MACCHINA DEL TEMPO APRILE 2006, 17 marzo 2006
Studi recenti effettuati da EVGN (European Vascular Genomics Network, www.evgnvascularscience.org), un network di eccellenza che riunisce 25 istituti europei impegnati nello studio delle malattie cardiovascolari, hanno dimostrato che le cellule endoteliali che ricoprono come un soffice tappeto le pareti interne dei vasi sanguigni hanno un ruolo che va al di là della semplice funzione di rivestimento
Studi recenti effettuati da EVGN (European Vascular Genomics Network, www.evgnvascularscience.org), un network di eccellenza che riunisce 25 istituti europei impegnati nello studio delle malattie cardiovascolari, hanno dimostrato che le cellule endoteliali che ricoprono come un soffice tappeto le pareti interne dei vasi sanguigni hanno un ruolo che va al di là della semplice funzione di rivestimento. Tra le molte funzioni, queste cellule regolano il tono vascolare e intervengono in alcune risposte immunitarie e infiammatorie. Se però la normale attività dell’endotelio viene meno, le pareti delle arterie si irrigidiscono pregiudicando lo scorrimento del sangue e spianando la via alle malattie cardiovascolari. Meno sangue, infatti, significa meno ossigeno: è l’inizio di un letale effetto domino che determina lo sviluppo dell’aterosclerosi. Sotto l’endotelio danneggiato iniziano a depositarsi molecole di colesterolo, detriti organici, molecole che inducono infiammazione: si generano così le placche aterosclerotiche.
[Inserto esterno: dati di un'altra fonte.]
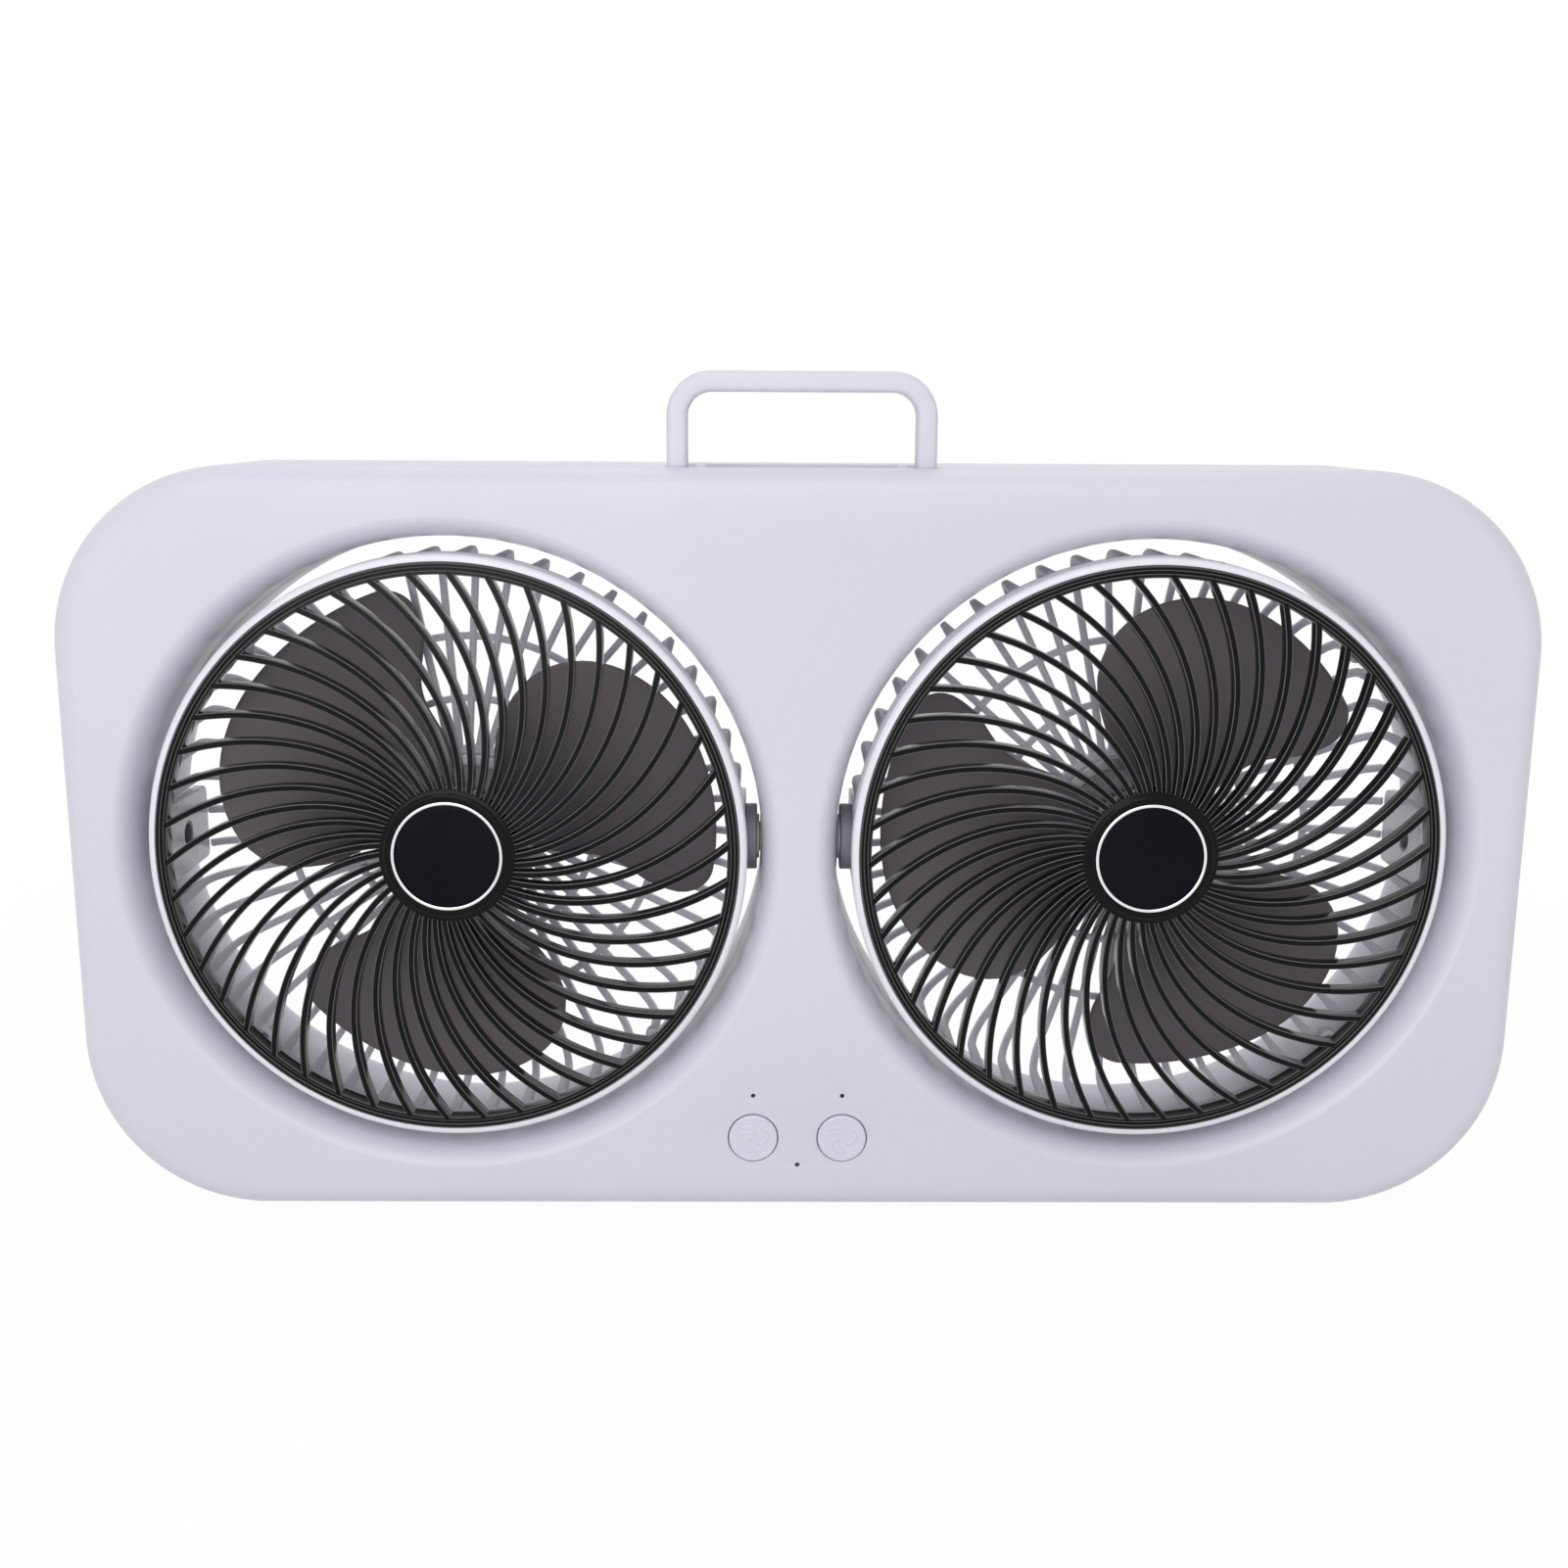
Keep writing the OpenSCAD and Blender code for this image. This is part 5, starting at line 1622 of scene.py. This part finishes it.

Queste possono ingrandirsi e bloccare il lume del vaso, o staccarsi (sono molto fragili) e iniziare a circolare, andando a ostruire un vaso lontano di calibro minore. In ogni caso, un distretto corporeo resterà senza ossigeno: se il vaso occluso irrora il cuore si avrà l’infarto del miocardio, se invece a bloccarsi è un’arteria che porta il sangue al cervello si avrà un ictus cerebrale. Tra i principali obiettivi clinici di EVGN c’è l’angiogenesi terapeutica: ovvero, come riuscire a stimolare la ricrescita dei vasi nelle regioni ischemiche danneggiate.